At the center of Federal’s reset is the store at 1909 Sansom St., which Cook and Solomonov recently reacquired from the Sloane-Heller group. With the Wolf Street production kitchen no longer needed, Cook said the Sansom Street shop has become the company’s new flagship and test kitchen. There, Federal is trying a narrower menu, cutting doughnut varieties from nine to six, cooking chicken on-site, and looking into reviving bone-in chicken, the brand’s original format.
“There’s really no fireworks here,” Cook said of the changes. “It’s basic – trying to see what we can do to continuously improve what we’re already doing.”
Federal’s retrenchment has come during a difficult period for restaurant chains broadly. In the fried-chicken sector, competition among chains and independents has become especially intense. KFC’s U.S. same-store sales fell 1% in 2025, while Popeyes’ U.S. comparable sales dropped 2.9%.
“I haven’t seen anything quite like it since we opened Zahav in 2008,” Cook said of the overall climate. As CookNSolo, he and Solomonov separately own Laser Wolf, Dizengoff, Goldie, K’Far, Jaffa Bar, Aviv, and the catering venue Lilah.
Still, Cook said that NewSpring remains committed to Federal. He described the departure of former chief executive Jeff Benjamin several months ago as a natural transition after Benjamin helped move Federal from a company-operated business to a franchise system.
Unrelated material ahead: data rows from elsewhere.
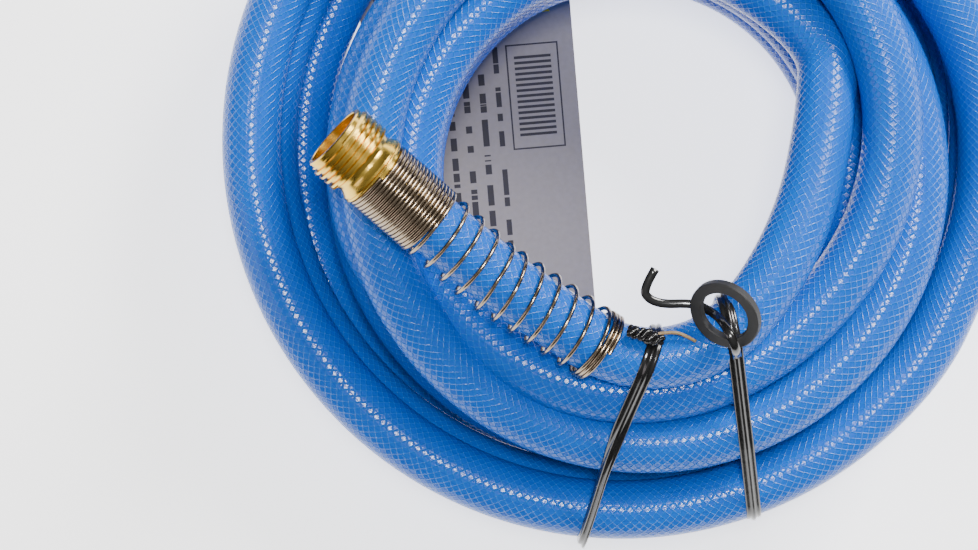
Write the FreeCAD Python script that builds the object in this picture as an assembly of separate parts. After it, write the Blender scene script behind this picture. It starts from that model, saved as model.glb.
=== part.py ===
"""Coiled drinking-water hose with threaded brass ends, wire hose savers and ties.

Millimetres, +Z up. The origin is the centre of the coil's outer circle, on the surface
that the coil lies on. Each function makes one group of sub-parts in place.
"""
import FreeCAD, Part
import math
import os

V = FreeCAD.Vector

# ---- hose ----
HOSE_OD = 21.2            # braided 5/8 in drinking-water hose
HOSE_BORE = 15.9
LINER_WALL = 1.18         # inner tube
BRAID_WALL = 0.30         # woven sleeve between inner tube and cover
LAYER_GAP = 0.02

# ---- coil ----
COIL_OD = 287.8           # outer circle of the two outermost turns
OUTER_RING_WIDTH = 26.0
OUTER_RING_TOP = 63.8
WEB_TOP = 42.2            # crossing turns between the outer and inner turns
BUNDLE_CENTRE = (8.0, -11.5)  # inner turns lie off centre
BUNDLE_R = 107.2
BUNDLE_TOP = 93.2
BUNDLE_CREST_R = 86.0     # radius where the bundle's flat top ends
BUNDLE_SHOULDER = (99.5, 82.7)
BUNDLE_SIDE_TOP = 70.2
HOLE_CENTRE = (3.0, -11.9)
HOLE_R = 67.4
HOLE_SIDE_TOP = 83.2
HOLE_MOUTH_R = 77.0
COIL_ROUNDING = 8.0

# ---- garden hose thread, 3/4 in - 11.5 per inch ----
PITCH = 25.4 / 11.5
MALE_CREST_R = 26.99 / 2
MALE_ROOT_R = 12.06
FEMALE_CREST_R = 12.50
FEMALE_ROOT_R = 13.75
THREAD_LAND = 0.35        # axial half-width of a groove's floor
THREAD_SLOPE = 0.50       # how much wider, each side, a groove is at its mouth

# ---- male coupling, along its axis from the mouth ----
MALE_MOUTH = V(-99.4, -2.6, 126.7)
MALE_HEADING = 138.7      # plan direction that the mouth faces, degrees from +X
MALE_RISE = 12.4          # degrees above level
NOSE_R = 12.3
NOSE_LENGTH = 1.8
NOSE_EDGE = 0.4
THREAD_LEAD_IN = 0.8
MALE_THREAD_END = 11.5
NECK_R = 11.7
NECK_LOW_AT = 13.4
FLARE_R = 13.2
FLARE_AT = 16.6
MALE_FACE = 17.4          # back face, against the ferrule's rim
MOUTH_BORE_R = 10.6
MOUTH_DEPTH = 9.0
THROAT_AT = 13.5
WATERWAY_R = 6.5
STEM_LENGTH = 24.0
STEM_R = HOSE_BORE / 2 - 0.03
BARB_COUNT = 5
BARB_DEPTH = 0.55

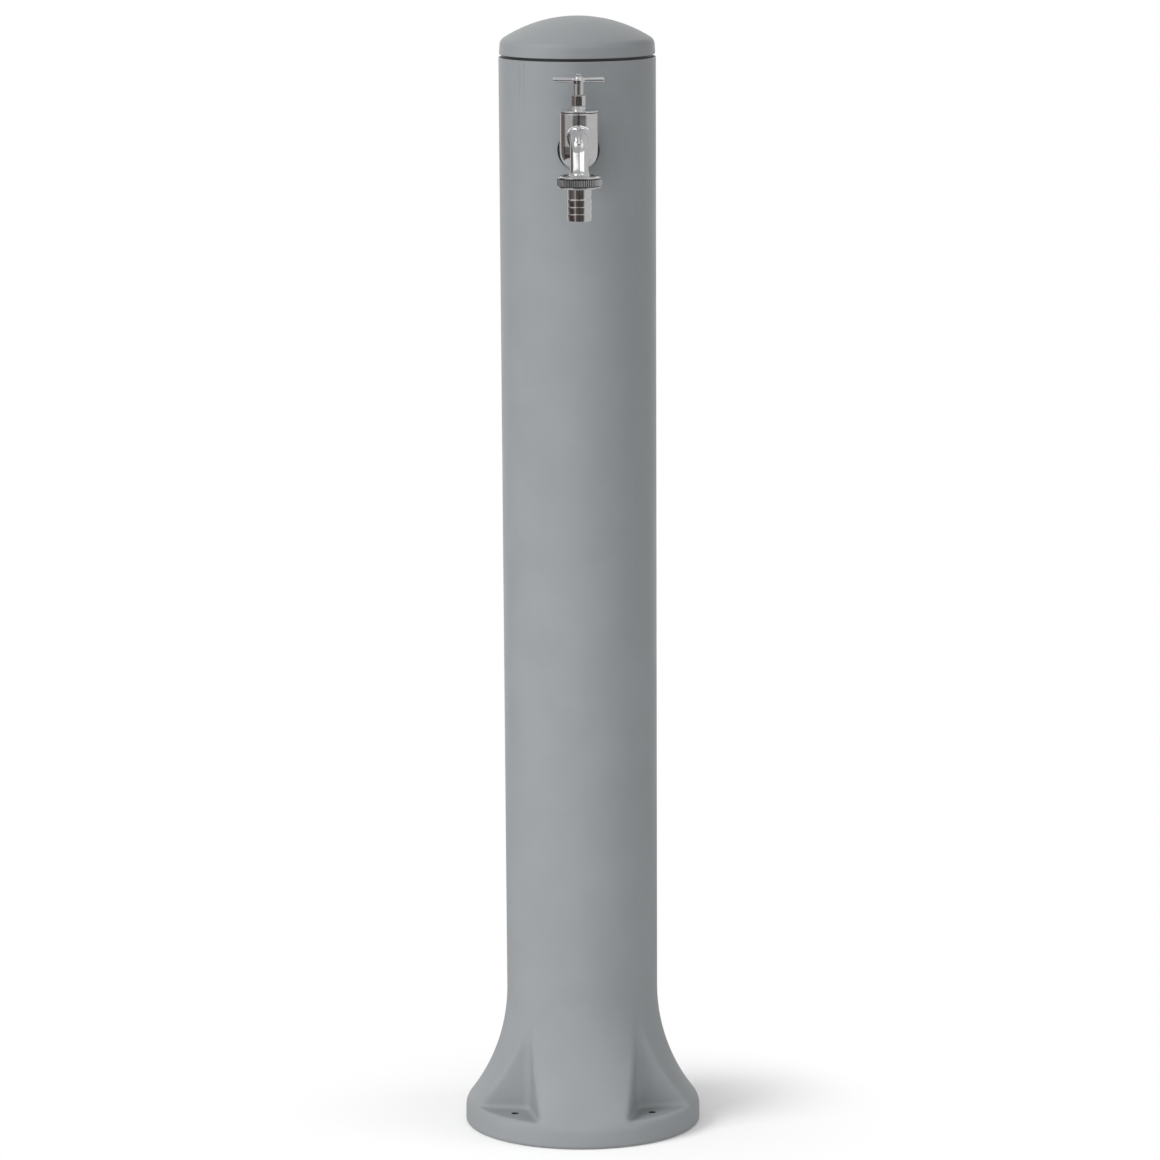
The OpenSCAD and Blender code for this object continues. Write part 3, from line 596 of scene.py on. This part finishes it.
def casting_field(points):
    """Shank, flange, barrel, drum and spout as one casting with its fillets, less its waterways."""
    x, y, z = points.T
    out = -y
    level = np.hypot(x, z - TAP_H)
    drum_axis = upright_at(points, VALVE_Y)
    shank = rounded_cut(level - SHANK_R, SHANK_END - out, SHANK_EDGE)
    shank = np.maximum(shank, out - FLANGE_BACK - 1)
    flange = rounded_cut(rounded_cut(level - FLANGE_R, out - FLANGE_BACK - FLANGE_T, FLANGE_EDGE),
                         FLANGE_BACK - out, FLANGE_BACK_EDGE)
    barrel = np.maximum(level - BARREL_R, within(out, FLANGE_BACK, VALVE_Y))
    bulb = np.hypot(drum_axis, np.minimum(z - TAP_H, 0)) - BULB_R
    grow = np.clip((z - TAP_H) / DRUM_GROW_H, 0, 1)
    drum = rounded_cut(bulb - (DRUM_R - BULB_R) * grow, z - DRUM_TOP, DRUM_EDGE)
    bend_y, bend_z = SPOUT_Y - SPOUT_BEND_R, SPOUT_AXIS_H - SPOUT_BEND_R
    corner = np.hypot(out - bend_y, z - bend_z)
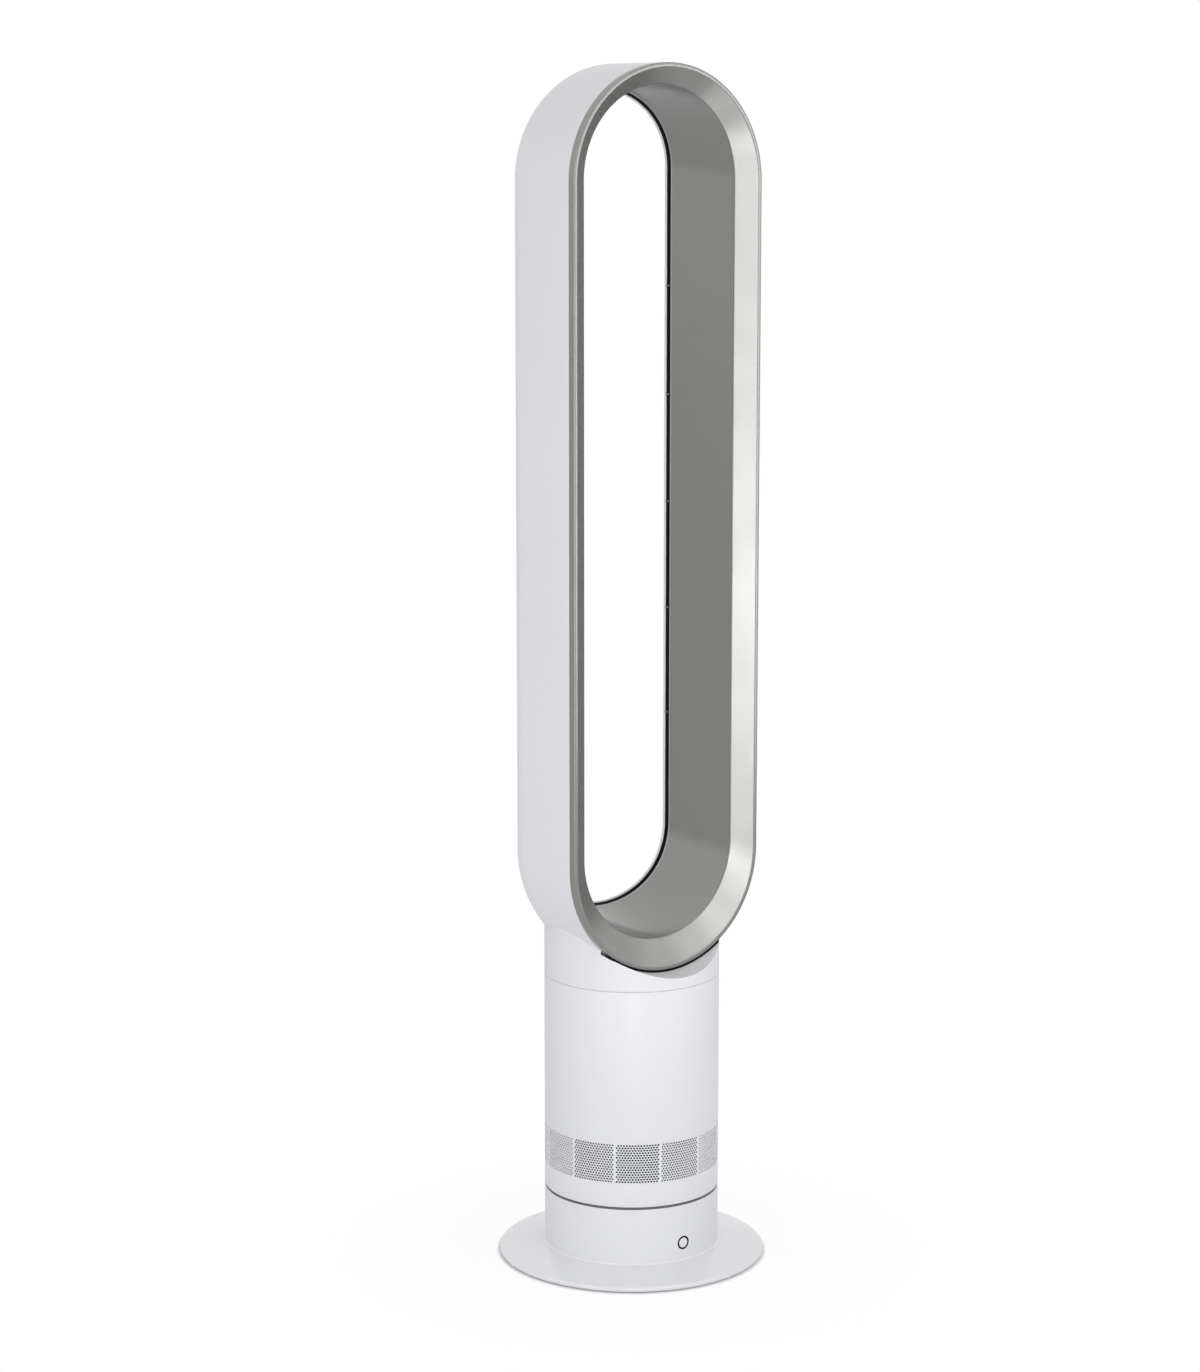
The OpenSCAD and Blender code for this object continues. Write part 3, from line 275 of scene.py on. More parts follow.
def gloss_white(name, colour, shade, rough, coat=0.0, shadow=None):
    """White ABS with a faint orange peel and a slow drift of tone. A shade mask paints its insides near
    black.
    """
    f = new_finish(name)
    drift, smear, peel = f.noise(6.0, detail=2.0), f.noise(40.0), f.noise(900.0, detail=2.0)
    tone = f.blend(drift, colour, shade)
    if shadow:
        # Painted shade: the masked faces turn near black
        tone = f.blend(shadow(f), tone, PAINTED_SHADE_BLACK)
    return f.surface(Base_Color=tone, Roughness=rough + 0.05 * smear, IOR=1.49,
                     Coat_Weight=coat, Coat_Roughness=0.08,
                     Normal=f.bump(peel, distance=0.00002, strength=0.3))


def shade_behind_wall(f):
    """What lies deeper than the skin of the body's wall, to be painted near black as shade."""
    x, y = f.split(f.place(), (0, 1))
    away = f.length(f.vector(x, y, 0.0))
    return away < (BODY_R - SKIN_T) * MM


def shade_marked_inside(f):
    """The faces that a mesh marks as its inside, to be painted near black as shade."""
    return f.node("ShaderNodeAttribute", {"attribute_name": "inside"}, out="Fac")


def shade_under_rim(f):
    """The neck's roof between the silver rim and the white shell, where no light falls: painted near black
    as shade.
    """
    x, y, z = f.split(f.place(), (0, 1, 2))
    away = f.length(f.vector(x, 0.0, z - LOW_C * MM))
    front, back = FRONT_Y + SHADE_FRONT, PARTING_Y + SHADE_BACK
    reach = LOOP_R + RIM_GAP + SHADE_OUT
    return (y > front * MM) * (y < back * MM) * (away < reach * MM)


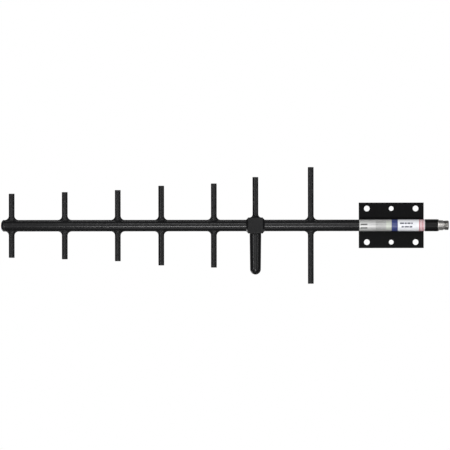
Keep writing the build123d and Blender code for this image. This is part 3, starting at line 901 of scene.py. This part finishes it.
KEPT_NODES = {
    "director_rod_1": (COAT, "black_coat"),
    "director_rod_2": (COAT, "black_coat"),
    "director_rod_3": (COAT, "black_coat"),
    "director_rod_4": (COAT, "black_coat"),
    "director_rod_5": (COAT, "black_coat"),
    "reflector_rod": (COAT, "black_coat"),
    "driven_rod_upper": (COAT, "black_coat"),
    "feed_block": (BLOCK_COAT, "black_coat"),
    "driven_rod_lower": (ALUMINIUM, "bare_aluminium"),
    "gamma_tube": (BRASS, "brass"),
    "gamma_strap": (ALUMINIUM, "bare_aluminium"),
    "strap_screw": (STEEL, "steel"),
    "gamma_spacer": (SPACER_PLASTIC, "white_insulator"),
    "feed_coax": (JACKET, "cable_jacket"),
    "coax_dielectric": (DIELECTRIC, "white_insulator"),
    "coax_centre_wire": (SILVERED, "silvered_wire"),
    "coax_ferrule": (BRASS, "brass"),
    "connector_insulator": (WHITE_BEAD, "white_insulator"),
    "connector_contact": (GOLD, "gold"),
    "connector_bushing": (ALUMINIUM, "bare_aluminium"),
    "bushing_screws": (STEEL, "steel"),
}

build_boom()
build_cap()
build_element_welds()
build_block_welds()
build_plate_welds()
build_plate()
build_cover()
build_jack()
build_sleeve()
build_label("silver_data_label", "data_label", "silver_label", data_label_material())
build_label("coloured_stripe_label", "stripe_label", "white_label", stripe_label_material())
for node, (material, slot) in KEPT_NODES.items():
    finish_node(node, material)


# ---------------------------------------------------------------- floor, light and camera

VIEW_CENTRE = (-0.2746, BOOM_Y * MM, 0.0)
VIEW_WIDTH = 0.7425
CAMERA_DISTANCE = 9.0
CAMERA_RAISE = 0.00085
FLOOR_CENTRE = (-0.275, 0.0, -2.5)
FLOOR_RADIUS = 3.5


def stage_material():
    """A pale sheet that is lit through from below, so that it looks pale and throws little light."""
    recipe = Recipe("pale_floor", Specular_IOR_Level=0.1)
    cloud = recipe.noise(3.0, 3.0)
    seen = recipe.add("ShaderNodeLightPath", output="Is Camera Ray")
    recipe.set(
        Base_Color=recipe.mix(cloud, (0.30, 0.30, 0.30), (0.36, 0.36, 0.36)),
        Roughness=0.9,
        Emission_Color=(1.0, 1.0, 1.0),
        Emission_Strength=recipe.math("MULTIPLY", seen, 0.80),
    )
    return recipe.material


def build_floor():
    """A pale round floor below the antenna, too low for the level camera to see."""
    work = bmesh.new()
    bmesh.ops.create_circle(work, cap_ends=True, segments=96, radius=FLOOR_RADIUS)
    bmesh.ops.translate(work, verts=work.verts, vec=FLOOR_CENTRE)
    mesh = bpy.data.meshes.new("floor")
    work.to_mesh(mesh)
    work.free()
    mesh.materials.append(stage_material())
    floor = bpy.data.objects.new("floor", mesh)
    bpy.context.scene.collection.objects.link(floor)


def soft_light(name, place, aim, width, height, power, spread=180.0):
    """A rectangular softbox, in metres and watts, turned to face the aim."""
    light = bpy.data.lights.new(name, "AREA")
    light.shape = "RECTANGLE"
    light.size = width
    light.size_y = height
    light.energy = power
    light.spread = radians(spread)
    lamp = bpy.data.objects.new(name, light)
    bpy.context.scene.collection.objects.link(lamp)
    lamp.location = place
    lamp.rotation_euler = (Vector(aim) - Vector(place)).to_track_quat("-Z", "Y").to_euler()
    lamp.visible_camera = False
    return lamp


def toward(azimuth, elevation, distance, centre):
    """A place round the centre. Azimuth 0 is the camera's side and 90 is the right."""
    a = radians(azimuth)
    e = radians(elevation)
    return (
        centre[0] + distance * sin(a) * cos(e),
        centre[1] - distance * cos(a) * cos(e),
        centre[2] + distance * sin(e),
    )


def build_lights():
    """One big box in front, two strips that draw the boom's highlights, and boxes round it and behind."""
    boom_place = (-0.31, BOOM_Y * MM, 0.0)
    jack_place = (0.09, BOOM_Y * MM, 0.0)
    soft_light("front_box", (-1.4, -3.6, 2.1), (-1.4, 0.0, 2.1), 4.6, 5.8, 52.0)
    soft_light("top_box", toward(0, 34, 1.6, boom_place), boom_place, 0.7, 0.12, 4.0)
    soft_light("low_box", toward(0, -20, 1.6, boom_place), boom_place, 0.68, 0.10, 13.4)
    soft_light("under_box", toward(0, -52, 1.7, boom_place), boom_place, 0.8, 0.5, 3.0)
    soft_light("jack_box", toward(3, 22, 1.6, jack_place), jack_place, 0.24, 1.4, 2.4)
    soft_light("left_box", toward(-42, 0, 1.6, VIEW_CENTRE), VIEW_CENTRE, 0.16, 0.9, 4.5)
    soft_light("right_box", toward(50, 8, 1.7, VIEW_CENTRE), VIEW_CENTRE, 0.2, 0.9, 4.0)
    soft_light("back_box", toward(180, 74, 1.8, (-0.42, BOOM_Y * MM, 0.0)), boom_place, 0.9, 0.3, 3.6)
    soft_light("rear_fill", toward(180, -19, 3.2, VIEW_CENTRE), VIEW_CENTRE, 3.0, 1.7, 2.0)
    soft_light("rear_left_low", toward(225, -34, 2.4, VIEW_CENTRE), VIEW_CENTRE, 1.9, 1.3, 26.0)
    soft_light("rear_right_low", toward(135, -34, 2.4, VIEW_CENTRE), VIEW_CENTRE, 1.9, 1.3, 5.0)


def build_world():
    """White to the camera, and a dim grey room to everything else."""
    world = bpy.data.worlds.new("studio")
    bpy.context.scene.world = world
    world.use_nodes = True
    tree = world.node_tree
    tree.nodes.clear()
    rays = tree.nodes.new("ShaderNodeLightPath")
    room = tree.nodes.new("ShaderNodeBackground")
    room.inputs["Color"].default_value = (0.97, 0.98, 1.0, 1.0)
    room.inputs["Strength"].default_value = 0.08
    sheet = tree.nodes.new("ShaderNodeBackground")
    sheet.inputs["Color"].default_value = (1.0, 1.0, 1.0, 1.0)
    sheet.inputs["Strength"].default_value = 1.0
    choose = tree.nodes.new("ShaderNodeMixShader")
    output = tree.nodes.new("ShaderNodeOutputWorld")
    tree.links.new(rays.outputs["Is Camera Ray"], choose.inputs[0])
    tree.links.new(room.outputs[0], choose.inputs[1])
    tree.links.new(sheet.outputs[0], choose.inputs[2])
    tree.links.new(choose.outputs[0], output.inputs[0])


def build_camera():
    """A long lens square to the antenna, with the view's width set at the boom."""
    camera = bpy.data.cameras.new("camera")
    camera.sensor_width = 36.0
    camera.lens = camera.sensor_width * CAMERA_DISTANCE / VIEW_WIDTH
    camera.clip_end = 50.0
    eye = bpy.data.objects.new("camera", camera)
    bpy.context.scene.collection.objects.link(eye)
    eye.location = (VIEW_CENTRE[0], VIEW_CENTRE[1] - CAMERA_DISTANCE, CAMERA_RAISE)
    eye.rotation_euler = (radians(90), radians(0.07), 0)
    bpy.context.scene.camera = eye
    bpy.context.scene.view_settings.view_transform = "Standard"


build_floor()
build_lights()
build_world()
build_camera()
Cook, now the chief executive, said franchising remains Federal’s path forward, with locations planned to open soon in Lancaster, Princeton, and at Atlantic City’s Hard Rock Casino. “We’re relatively new at this, and I’ve learned some lessons along the way,” he said. “We’re trying to incorporate what’s worked, fix what hasn’t, and make sure the brand stands for what we always intended it to stand for.”